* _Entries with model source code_
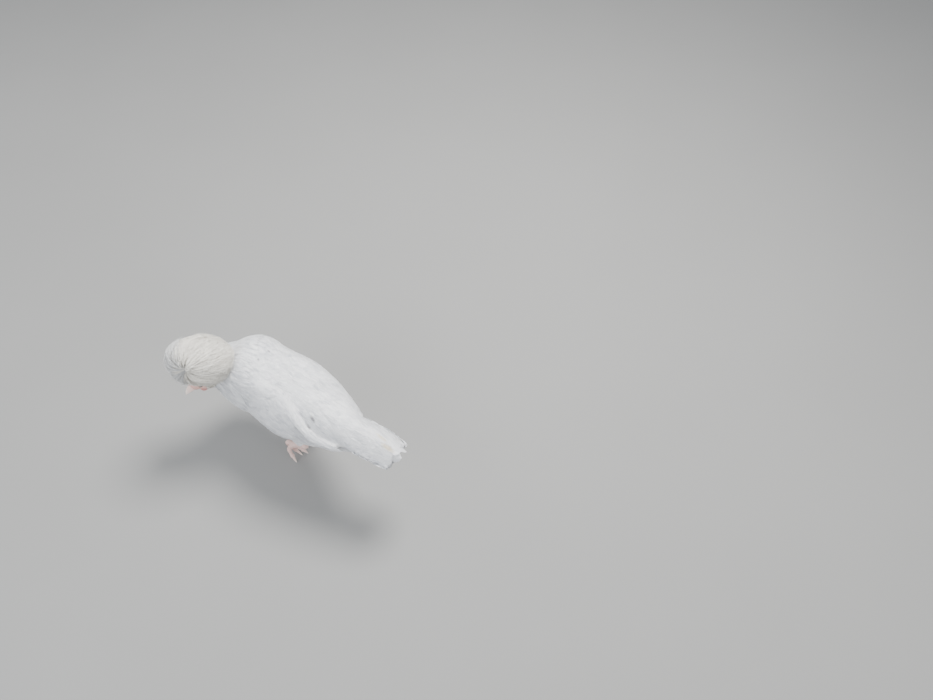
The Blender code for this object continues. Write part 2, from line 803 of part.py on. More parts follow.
# Wing feathers: place along Y and angle from the top, in degrees, of each root and each tip
SECONDARIES = (
    ((-0.024, 34), (0.040, 23)),
    ((-0.018, 44), (0.053, 35)),
    ((-0.012, 54), (0.066, 47)),
    ((-0.006, 64), (0.078, 58)),
    ((0.000, 74), (0.088, 68)),
    ((0.006, 84), (0.098, 78)),
    ((0.012, 94), (0.106, 88)),
)
PRIMARIES = (
    ((0.016, 88), (0.147, 82)),
    ((0.013, 98), (0.144, 89)),
    ((0.010, 107), (0.136, 97)),
)
COVERTS = (
    ((-0.036, 50), (0.014, 30)),
    ((-0.034, 60), (0.022, 43)),
    ((-0.032, 69), (0.030, 56)),
    ((-0.030, 78), (0.037, 69)),
    ((-0.028, 88), (0.043, 82)),
    ((-0.026, 97), (0.046, 95)),
)
SECONDARY_LIFT = ((0.0, 0.0038), (0.4, 0.0084), (1.0, 0.0086))
PRIMARY_LIFT = ((0.0, 0.0036), (0.4, 0.0042), (0.75, 0.0062), (1.0, 0.0080))
COVERT_LIFT = ((0.0, 0.0045), (0.45, 0.0116), (1.0, 0.0116))
# How much lower each next feather of a tier lies
SECONDARY_STEP = 0.0003
PRIMARY_STEP = 0.0011
COVERT_STEP = 0.0003
SECONDARY_HALF_WIDTH = 0.0093
PRIMARY_HALF_WIDTH = 0.0080
COVERT_HALF_WIDTH = 0.0096
WING_ROLL = math.radians(10)
VANE_POINTS = 5
VANE_THICKNESS = 0.0008
VANE_PROFILE = ((0.0, 0.45), (0.3, 0.95), (0.6, 1.0), (0.85, 0.86), (1.0, 0.34))


def wing_shell(name, sign, shape, edge_depth, grow=0.0, material=None):
    """A shell that lies on the side of the torso, inside the outline of a folded wing."""
    front, rear, upper, lower, depths = shape
    along, across = 8, 7
    inner, outer = [], []
    for i in range(along):
        share = i / (along - 1)
        y = front - grow + (rear - front + 2 * grow) * share
        top = math.radians(smooth_table(upper, share)[1])
        bottom = math.radians(smooth_table(lower, share)[1])
        depth = smooth_table(depths, share)[1]
        for k in range(across):
            v = k / (across - 1)
            angle = (top + (bottom - top) * v + grow * WING_GROW_TURN * (2 * v - 1)) * sign
            bulge = edge_depth + depth * math.sqrt(max(0.0, 1 - (2 * v - 1) ** 2))
            inner.append(torso_point(y, angle, WING_STAND_OFF - grow))
            outer.append(torso_point(y, angle, WING_STAND_OFF + bulge + grow))
    count = along * across
    faces = []
    for i in range(along - 1):
        for k in range(across - 1):
            a = i * across + k
            b, c, d = a + 1, a + across + 1, a + across
            faces.append((a, d, c, b))
            faces.append((count + a, count + b, count + c, count + d))
    for k in range(across - 1):
        faces.append((k, k + 1, count + k + 1, count + k))
        end = (along - 1) * across + k
        faces.append((end, count + end, count + end + 1, end + 1))
    for i in range(along - 1):
        for k in (0, across - 1):
            a, d = i * across + k, (i + 1) * across + k
            face = (a, count + a, count + d, d)
            faces.append(face if k == 0 else tuple(reversed(face)))
    return outward(mesh_object(name, inner + outer, faces, material))


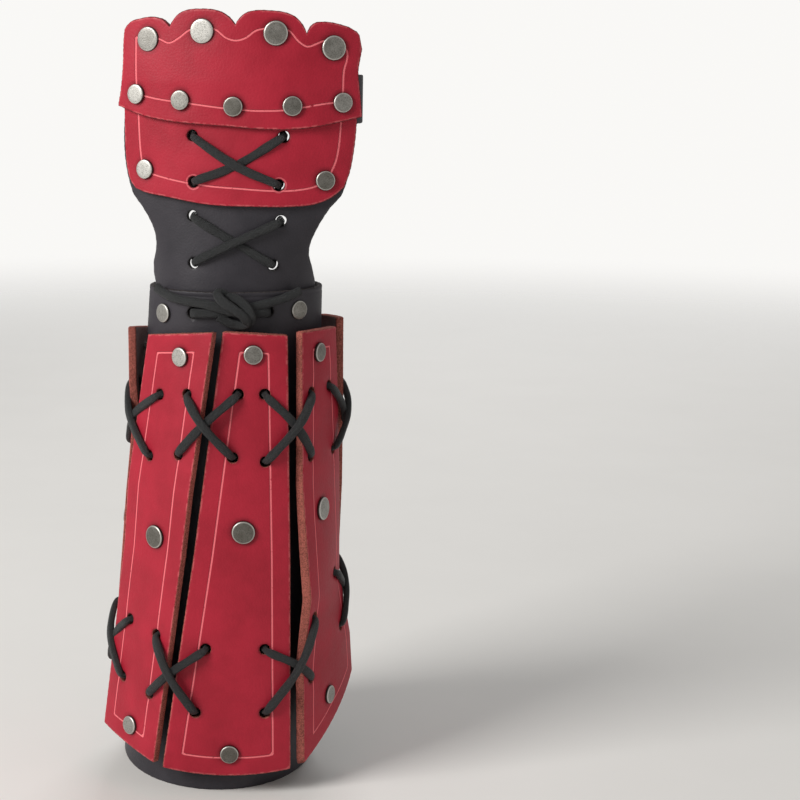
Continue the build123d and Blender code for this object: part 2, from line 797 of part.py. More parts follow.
# Laces on the guard
face_crossing("hand_plate_lace", hand_face, hand_holes, hand_grip, 0)
face_crossing("guard_base_lace", guard, base_holes, guard_wall, 1)

# Wrist tie
with BuildPart() as wrist_tie:
    for route_shares in tie_route_shares:
        points = [
            sleeve_point(right_angle * turn, up * sleeve_height, stand * (tie_radius + tie_lift))[0]
            for turn, up, stand in route_shares
        ]
        cord(points, [tie_bend] * (len(points) - 2), tie_radius)
keep(wrist_tie.part, "wrist_tie")

# Rear lace: down one side and up the other, crossing the slit outside and running down inside
inside_lift = -sleeve_wall - lace_rise
rear_points = []
rear_bends = []
descent = [(row, row - 1, lace_rise) for row in range(rear_rows - 1, 0, -2)]
ascent = [(row, row + 1, lace_rise + lace_step) for row in range(0, rear_rows - 1, 2)]
side = -1
for start_row, end_row, crest_lift in descent + ascent:
    if start_row == 0:
        side = -side
    crest_height = rear_row_foot + (start_row + end_row) / 2 * rear_row_rise
    rear_points += [
        rear_spot(side, start_row, inside_lift)[0],
        rear_spot(side, start_row, lace_rise)[0],
        sleeve_point(2 * right_angle, crest_height, crest_lift)[0],
        rear_spot(-side, end_row, lace_rise)[0],
        rear_spot(-side, end_row, inside_lift)[0],
    ]
    rear_bends += [lace_bend, lace_bend, lace_arch, lace_bend, lace_bend]
    side = -side
with BuildPart() as rear_lace:
    cord(rear_points, rear_bends[1:-1], lace_radius)
keep(rear_lace.part, "rear_lace")
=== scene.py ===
"""Left vambrace: crimson leather splints laced over a black sleeve, and a plated leather guard for
the back of the hand. Sizes are in millimetres, measured from the middle of the wrist's front."""

import math

import bpy
import numpy as np
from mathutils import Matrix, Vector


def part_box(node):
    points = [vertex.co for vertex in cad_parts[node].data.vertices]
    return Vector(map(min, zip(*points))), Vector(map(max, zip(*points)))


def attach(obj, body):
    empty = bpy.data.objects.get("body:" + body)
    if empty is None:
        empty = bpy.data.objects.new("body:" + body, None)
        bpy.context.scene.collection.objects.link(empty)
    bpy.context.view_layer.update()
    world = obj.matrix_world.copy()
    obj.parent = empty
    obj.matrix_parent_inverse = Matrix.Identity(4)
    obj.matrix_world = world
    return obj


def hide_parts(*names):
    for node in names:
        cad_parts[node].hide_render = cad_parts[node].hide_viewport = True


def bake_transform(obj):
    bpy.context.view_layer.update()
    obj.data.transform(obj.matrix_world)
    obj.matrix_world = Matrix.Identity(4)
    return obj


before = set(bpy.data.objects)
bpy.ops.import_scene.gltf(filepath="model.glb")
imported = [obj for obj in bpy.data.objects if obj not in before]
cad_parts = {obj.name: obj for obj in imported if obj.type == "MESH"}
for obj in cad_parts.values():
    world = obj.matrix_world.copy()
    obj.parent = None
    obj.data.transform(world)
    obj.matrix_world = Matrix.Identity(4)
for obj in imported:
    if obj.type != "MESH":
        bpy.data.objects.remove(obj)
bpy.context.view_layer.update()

MM = 0.001

# Sleeve: an oval cone
ELBOW = (-9.5, 71.5, 50.5, 62.6)
WRIST = (0, 45, 43.2, 33)
SLEEVE_HEIGHT = 254
SLEEVE_WALL = 2.5
SLIT_WIDTH = 12

# Splints: height share, left end and right end, as shares of the sleeve's half sizes
SPLINT_TOP = 236
SPLINT_WALL = 4
CROWN_SHARE = 0.045
LEVEL_SHARES = {
    "splint_far_left": [
        (1.017, (-0.997, -0.68), (-1.222, 0.273)),
        (0.869, (-0.979, -0.617), (-1.165, 0.339)),
        (0.788, (-1.02, -0.584), (-1.098, 0.357)),
        (0.627, (-0.995, -0.528), (-1.127, 0.387)),
        (0.347, (-1.05, -0.453), (-1.137, 0.414)),
        (0.034, (-1.08, -0.33), (-1.229, 0.416)),
    ],
    "splint_left": [
        (1.017, (-0.956, 0.568), (-0.229, 1.342)),
        (0.661, (-1.105, 0.532), (-0.42, 1.211)),
        (0.525, (-1.102, 0.523), (-0.465, 1.175)),
        (0.034, (-1.229, 0.51), (-0.666, 1.062)),
    ],
    "splint_middle": [
        (1.017, (-0.119, 1.197), (0.578, 1.197)),
        (0.525, (-0.344, 1.119), (0.677, 1.119)),
        (0.034, (-0.579, 1.073), (0.738, 1.073)),
    ],
    "splint_right": [
        (1.017, (0.744, 1.139), (1.147, 0.351)),
        (0.678, (0.785, 1.096), (1.236, 0.212)),
        (0.43, (0.902, 1.074), (1.257, 0.114)),
        (0.28, (0.838, 1.063), (1.389, 0.038)),
        (0.034, (0.867, 1.049), (1.472, -0.062)),
    ],
    "splint_far_right": [
        (1.017, (1.246, 0.187), (1.044, -0.564)),
        (0.83, (1.259, 0.178), (1.04, -0.501)),
        (0.636, (1.266, 0.094), (1.035, -0.533)),
        (0.4, (1.238, 0.013), (1.023, -0.569)),
        (0.034, (1.301, -0.087), (0.991, -0.622)),
    ],
}
# Cuts: the foot's height at its left and right, then the top's, as shares of the splints' top
CUT_SHARES = {
    "splint_far_left": (0.14, 0.114, 0.97, 0.99),
    "splint_left": (0.1055, 0.068, 0.9805, 1.002),
    "splint_middle": (0.0593, 0.056, 1.0, 0.993),
    "splint_right": (0.065, 0.185, 0.998, 0.992),
    "splint_far_right": (0.195, 0.237, 1.0085, 1.0),
}
# How far the foot's cut hangs below a straight one, as a share of the splint's width
FOOT_SAG_SHARES = {
    "splint_far_left": 0.005,
    "splint_left": -0.01,
    "splint_middle": 0.06,
    "splint_right": 0.005,
    "splint_far_right": 0.005,
}
# A left edge that is cut aslant: height, and how far it runs out from front to back
EDGE_SLANTS = {"splint_right": [(10, 1.6), (60, 1.6), (100, 2.1), (140, 1.2), (170, 0.3), (240, 0)]}
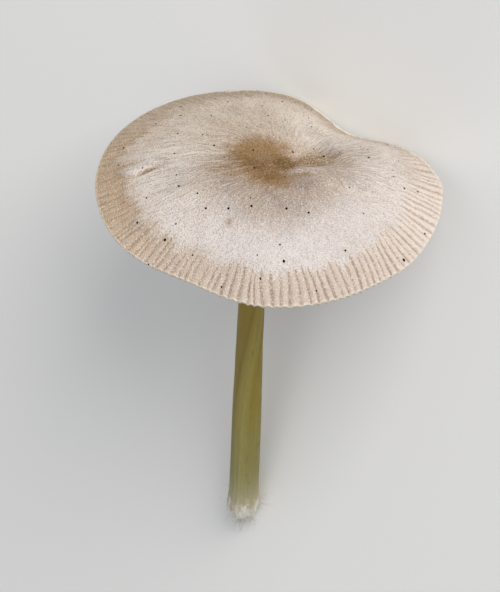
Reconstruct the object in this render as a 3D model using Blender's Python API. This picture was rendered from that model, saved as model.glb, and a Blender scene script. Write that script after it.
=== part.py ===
"""A lilac bonnet, a small gilled mushroom, picked and lying on its side.

The cap, the gills and the stem are modelled upright about the mushroom's own axis, with the middle of
the cap's skin at the origin and +Z up through the cap. An empty then lays all three down, so that the
rim touches the surface at z = 0 on either side of its notch, and so does the stem's foot. The cap is
towards +Y.
"""

import math

import bmesh
import bpy
import numpy as np
from mathutils import Matrix, Vector

MM = 0.001
PART_NAME = "lilac_bonnet"
FIT_GAP = 0.3 * MM

# Cap: its outline seen from above, and how far its rim hangs below the middle
CAP_RADIUS = 25.4 * MM
LOBE_SIZE = 0.4 * MM
LOBE_COUNT = 3
LOBE_TURN = math.radians(21)
RIM_DROP = 6.35 * MM
RIM_DROP_POWER = 2.2
RIM_TILT = 0.35 * MM
RIM_TILT_TURN = math.radians(-30)
DENT_DEPTH = 2.0 * MM
DENT_TURN = math.radians(243)
DENT_WIDTH = math.radians(20)

# Fold: the valley that runs out to a notch in the rim, and the sharper crease that it starts with
FOLD_NOTCH = 4.6 * MM
FOLD_DEPTH = 1.3 * MM
FOLD_START = 0.35
FOLD_TURN = math.radians(54)
FOLD_WIDTH = math.radians(22)
FOLD_SWEEP = math.radians(44)
FOLD_SWEEP_POWER = 1.6
CREASE_DEPTH = 0.75 * MM
CREASE_WIDTH = math.radians(14)
CREASE_TURN = math.radians(2)
CREASE_SWEEP = math.radians(70)
CREASE_SHARE = 0.28
CREASE_REACH = 0.16
CREASE_TAIL = 0.32

# Middle of the cap: a shallow basin with a low boss in it
BASIN_DEPTH = 0.9 * MM
BASIN_RADIUS = 5.0 * MM
BOSS_HEIGHT = 0.55 * MM
BOSS_RADIUS = 1.9 * MM

FLESH_MIDDLE = 2.0 * MM
FLESH_RIM = 0.7 * MM

# Gills: one full gill to four lines on the rim, with shorter gills of two lengths between
FULL_GILLS = 32
LINES_PER_GILL = 4
LINES = FULL_GILLS * LINES_PER_GILL
LINE_DEPTH = 0.28 * MM
LINE_START = 0.79
GILL_THICKNESS = 0.6 * MM
GILL_DEPTH = 3.9 * MM
GILL_END_DEPTH = 0.25 * MM
GILL_BELLY = 0.75
GILL_OUTER = 0.985
FULL_GILL_INNER = 0.14
HALF_GILL_INNER = 0.46
SHORT_GILL_INNER = 0.7
HALF_GILL_SHARE = 0.8
SHORT_GILL_SHARE = 0.6
SHORT_GILL_RISE = 0.16
GILL_BED = 0.5 * MM
GILL_BED_INNER = 0.118
GILL_BED_OUTER = 0.93

# Stem: lengths are measured down from the middle of the cap's skin
STEM_END = 72.0 * MM
STEM_SHIFT = 1.7 * MM
STEM_SHIFT_LENGTH = 25.0 * MM
STEM_TOP_RADIUS = 1.92 * MM
STEM_FOOT_RADIUS = 2.28 * MM
STEM_FLARE = 0.65 * MM
STEM_FLARE_LENGTH = 3.0 * MM
FOOT_SWELL = 0.25 * MM
FOOT_SWELL_AT = 69.0 * MM
FOOT_SWELL_LENGTH = 2.2 * MM
FOOT_ROUND = 3.2 * MM
STEM_FLATTENING = 0.04
STEM_GROOVE = 0.06
STEM_GROOVE_WIDTH = math.radians(20)
STEM_GROOVE_TURN = math.radians(3)
STEM_TWIST = math.radians(-155)
STEM_TWIST_SHARE = 0.7
STEM_SIDES = 28
STEM_STATIONS = 30

# How finely the solids are divided
LINE_STEPS = 3
RIM_COUNT = LINES * LINE_STEPS
MIDDLE_COUNT = LINES
INNER_COUNT = LINES // 2
SKIN_INNER_SHARES = (0.05, 0.11, 0.18, 0.27)
SKIN_MIDDLE_SHARES = (0.37, 0.48, 0.59, 0.69, 0.79)
SKIN_RIM_SHARES = (0.9, 1.0)
UNDER_SHARES = (0.84, 0.66, 0.46, 0.27, 0.12)
GILL_STEPS = 6
REST_TRIES = 12

CAP_COLOUR = (0.60, 0.51, 0.44, 1.0)
CAP_ROUGHNESS = 0.6
GILL_COLOUR = (0.66, 0.58, 0.53, 1.0)
GILL_ROUGHNESS = 0.7
STEM_COLOUR = (0.27, 0.22, 0.07, 1.0)
STEM_ROUGHNESS = 0.45
SHARP_EDGE = math.radians(35)


def smooth(x):
    """Rises from 0 to 1 as x does, level at both ends."""
    x = min(1.0, max(0.0, x))
    return x * x * (3 - 2 * x)


def hump(angle, centre, width):
    """1 at the centre angle, falling away smoothly to either side."""
    away = math.remainder(angle - centre, math.tau)
    return math.exp(-((away / width) ** 2))


def groove(angle):
    """1 along each line of the rim, 0 on the ridge between two lines."""
    from_line = abs(math.remainder(angle * LINES / math.tau, 1.0))
    return max(0.0, 1.0 - LINE_STEPS * from_line)


def rim_radius(angle):
    """The cap's radius at that angle, seen from above."""
    lobes = LOBE_SIZE * math.cos(LOBE_COUNT * (angle - LOBE_TURN))
    notch = FOLD_NOTCH * hump(angle, FOLD_TURN, FOLD_WIDTH)
    dent = DENT_DEPTH * hump(angle, DENT_TURN, DENT_WIDTH)
    return CAP_RADIUS + lobes - notch - dent


def fold_angle(share):
    """Where the valley's bottom lies. It sweeps round on its way out to the rim."""
    return FOLD_TURN - FOLD_SWEEP * (1 - min(share, 1.0)) ** FOLD_SWEEP_POWER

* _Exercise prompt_
Begin at the line that has "cord(points, [tie_bend] *", stop after the line that has "cad_parts[node].hide_render = cad_parts[node].hide_viewport", and repeat exactly those lines, nothing more.

* _Answer to this problem_
        cord(points, [tie_bend] * (len(points) - 2), tie_radius)
keep(wrist_tie.part, "wrist_tie")

# Rear lace: down one side and up the other, crossing the slit outside and running down inside
inside_lift = -sleeve_wall - lace_rise
rear_points = []
rear_bends = []
descent = [(row, row - 1, lace_rise) for row in range(rear_rows - 1, 0, -2)]
ascent = [(row, row + 1, lace_rise + lace_step) for row in range(0, rear_rows - 1, 2)]
side = -1
for start_row, end_row, crest_lift in descent + ascent:
    if start_row == 0:
        side = -side
    crest_height = rear_row_foot + (start_row + end_row) / 2 * rear_row_rise
    rear_points += [
        rear_spot(side, start_row, inside_lift)[0],
        rear_spot(side, start_row, lace_rise)[0],
        sleeve_point(2 * right_angle, crest_height, crest_lift)[0],
        rear_spot(-side, end_row, lace_rise)[0],
        rear_spot(-side, end_row, inside_lift)[0],
    ]
    rear_bends += [lace_bend, lace_bend, lace_arch, lace_bend, lace_bend]
    side = -side
with BuildPart() as rear_lace:
    cord(rear_points, rear_bends[1:-1], lace_radius)
keep(rear_lace.part, "rear_lace")
=== scene.py ===
"""Left vambrace: crimson leather splints laced over a black sleeve, and a plated leather guard for
the back of the hand. Sizes are in millimetres, measured from the middle of the wrist's front."""

import math

import bpy
import numpy as np
from mathutils import Matrix, Vector


def part_box(node):
    points = [vertex.co for vertex in cad_parts[node].data.vertices]
    return Vector(map(min, zip(*points))), Vector(map(max, zip(*points)))


def attach(obj, body):
    empty = bpy.data.objects.get("body:" + body)
    if empty is None:
        empty = bpy.data.objects.new("body:" + body, None)
        bpy.context.scene.collection.objects.link(empty)
    bpy.context.view_layer.update()
    world = obj.matrix_world.copy()
    obj.parent = empty
    obj.matrix_parent_inverse = Matrix.Identity(4)
    obj.matrix_world = world
    return obj


def hide_parts(*names):
    for node in names:
        cad_parts[node].hide_render = cad_parts[node].hide_viewport = True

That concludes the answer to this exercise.